Lo que antes se limitaba a ser un triste defecto relativamente generalizado se ha convertido ya en una plaga devastadora. Hablo del periodismo declarativo, que es efecto –y a su vez fomenta– la política declarativa. El grueso de las secciones de política de los periódicos, las radios y las televisiones se compone de noticias –o supuestas noticias– basadas en declaraciones: «Fulano afirma...», «Mengano responde...», «Perengano replica...».
Por lo general se trata de proclamas que los políticos profesionales utilizan para tocarse las narices entre sí y mostrar sus plumas de pavo ante la audiencia. Pero tan amplio y reiterado recurso al pavoneo produce una comprensible reacción de hartazgo en la ciudadanía. Por lo que voy viendo –que no pretendo convertir en observación científica, pero que me da que coincide bastante con la realidad–, incluso las gentes más interesadas por lo sustantivo de la res publica prestan cada vez menos atención a los dimes y diretes de la actualidad política, tal como aparece reflejada en los medios. Empiezo a estar rodeado de personas que me miran con mal disimulada extrañeza por mi empeño en escuchar las noticias horarias de la radio. Y observo que crece a buena marcha el número de gente que, cuando lee el periódico –siempre que no sea deportivo–, lo hace de atrás a adelante, empezando por lo más ligero y sin ninguna prisa por llegar a lo más heavy.
No es que los asuntos que sirven de excusa a la política declarativa sean necesariamente insustanciales. A menudo se refieren a cuestiones importantes, en acto o en potencia. Ocurre que, tal como las abordan, se trasparenta que les interesan sobre todo como arma arrojadiza, para hacerse valer. A veces producen la muy desagradable sospecha de que les frustraría que el problema al que se refieren se resolviera, porque eso les privaría de un motivo de pendencia declarativa.
Hay ocasiones, sin embargo, en las que las declaraciones y contradeclaraciones se refieren a asuntos cuyo interés, por lo menos para mí, se aproxima mucho a lo nulo.

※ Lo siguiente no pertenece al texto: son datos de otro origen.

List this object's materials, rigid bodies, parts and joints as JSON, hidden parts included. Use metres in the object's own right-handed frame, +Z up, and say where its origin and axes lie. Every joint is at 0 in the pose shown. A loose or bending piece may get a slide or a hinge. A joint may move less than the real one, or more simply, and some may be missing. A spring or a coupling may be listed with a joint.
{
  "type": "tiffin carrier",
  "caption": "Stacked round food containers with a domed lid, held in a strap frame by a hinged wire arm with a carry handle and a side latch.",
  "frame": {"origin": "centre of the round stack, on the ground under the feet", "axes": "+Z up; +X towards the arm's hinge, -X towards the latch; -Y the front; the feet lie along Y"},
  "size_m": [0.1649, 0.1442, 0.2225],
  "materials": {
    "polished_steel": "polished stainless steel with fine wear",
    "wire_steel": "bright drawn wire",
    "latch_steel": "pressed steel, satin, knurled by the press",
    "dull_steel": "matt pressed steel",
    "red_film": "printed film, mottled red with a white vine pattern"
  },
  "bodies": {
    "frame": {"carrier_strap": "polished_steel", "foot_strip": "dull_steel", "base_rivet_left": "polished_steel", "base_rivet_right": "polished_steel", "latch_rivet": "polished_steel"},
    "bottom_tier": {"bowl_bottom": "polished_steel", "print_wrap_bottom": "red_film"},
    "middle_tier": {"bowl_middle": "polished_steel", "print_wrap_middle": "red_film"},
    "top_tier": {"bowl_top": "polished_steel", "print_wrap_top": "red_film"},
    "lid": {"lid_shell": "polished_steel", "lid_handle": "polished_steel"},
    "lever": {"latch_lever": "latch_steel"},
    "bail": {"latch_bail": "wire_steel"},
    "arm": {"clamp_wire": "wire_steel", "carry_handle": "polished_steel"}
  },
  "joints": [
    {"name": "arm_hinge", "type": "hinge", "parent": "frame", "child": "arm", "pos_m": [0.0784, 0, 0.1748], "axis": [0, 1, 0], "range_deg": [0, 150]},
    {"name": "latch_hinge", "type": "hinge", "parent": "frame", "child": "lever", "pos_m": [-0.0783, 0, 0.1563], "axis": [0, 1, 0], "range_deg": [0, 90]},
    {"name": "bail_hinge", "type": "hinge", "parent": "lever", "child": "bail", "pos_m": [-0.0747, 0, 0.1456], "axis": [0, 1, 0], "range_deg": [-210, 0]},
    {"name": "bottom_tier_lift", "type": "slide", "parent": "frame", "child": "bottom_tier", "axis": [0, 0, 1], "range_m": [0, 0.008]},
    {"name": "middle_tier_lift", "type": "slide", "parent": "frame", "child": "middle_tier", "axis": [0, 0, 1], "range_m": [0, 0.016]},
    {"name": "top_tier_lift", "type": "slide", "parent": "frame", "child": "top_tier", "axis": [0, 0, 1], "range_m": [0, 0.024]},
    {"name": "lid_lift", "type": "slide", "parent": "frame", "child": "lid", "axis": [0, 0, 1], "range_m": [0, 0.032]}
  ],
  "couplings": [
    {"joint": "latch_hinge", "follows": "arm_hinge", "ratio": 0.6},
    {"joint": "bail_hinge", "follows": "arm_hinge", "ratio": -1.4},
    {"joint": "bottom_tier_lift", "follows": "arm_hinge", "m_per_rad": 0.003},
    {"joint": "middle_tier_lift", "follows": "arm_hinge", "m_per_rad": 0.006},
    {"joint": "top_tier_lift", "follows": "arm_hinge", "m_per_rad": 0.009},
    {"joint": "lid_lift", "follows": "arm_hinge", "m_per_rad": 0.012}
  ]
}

Pongo un ejemplo, que es precisamente el que me ha sugerido este Apunte. Anteayer, Arnaldo Otegi convocó una conferencia de prensa para anunciar que hoy su formación política hará públicos los nombres de las personas que acudirán en su nombre y representación a la «mesa de partidos» cuya necesidad propugnan casi todas las fuerzas políticas vascas. Acto seguido, emplazó a los demás partidos a que hagan lo propio y designen a sus representantes (en realidad no los emplazó, porque no les puso ningún plazo: se limitó a urgirles a que lo hagan).

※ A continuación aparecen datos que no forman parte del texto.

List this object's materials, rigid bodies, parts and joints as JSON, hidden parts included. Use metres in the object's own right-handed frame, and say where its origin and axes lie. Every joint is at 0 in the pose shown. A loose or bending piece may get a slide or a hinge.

Lo cual me sugirió un cierto cúmulo de preguntas. Primera: ¿qué, si no la búsqueda de un titular de más, puede llevar a convocar una conferencia de prensa para anunciar que dos días más tarde se convocará otra conferencia de prensa? Segunda: si Batasuna quiere tener una delegación fija en la citada «mesa», pues muy bien, pero ¿qué importancia tiene eso? ¿Cree que la población vasca está ávida por enterarse de quiénes la compondrán? Tercera: ¿a cuento de qué exige que los demás partidos hagan lo propio? Si otros prefieren tener una representación rotativa, ¿quién puede negarles ese derecho? Y cuarta: no sabiendo cuándo va a reunirse esa «mesa» –porque una cosa es que Batasuna quiera que sea ya mismo, pero otra que los demás se avengan–, ¿qué tiene de malo que haya quien prefiera esperar a que se plantee la situación concreta para decidir cómo afrontarla?
Ya he dicho que he puesto este episodio como simple ejemplo de una práctica generalizada. Me ha llamado algo más la atención que otros, pero sólo algo más. Todos los días los veo a porrillo. En Euskadi, en Madrid, en Barcelona o en Sevilla. Ahora mismo también mucho en Canarias.
El resultado de todo esto lo he enunciado más arriba: la política del día a día aburre cada vez más a cada vez más gente, que no le ve la gracia, básicamente porque no la tiene.
Javier Ortiz. Apuntes del natural (24 de mayo de 2006).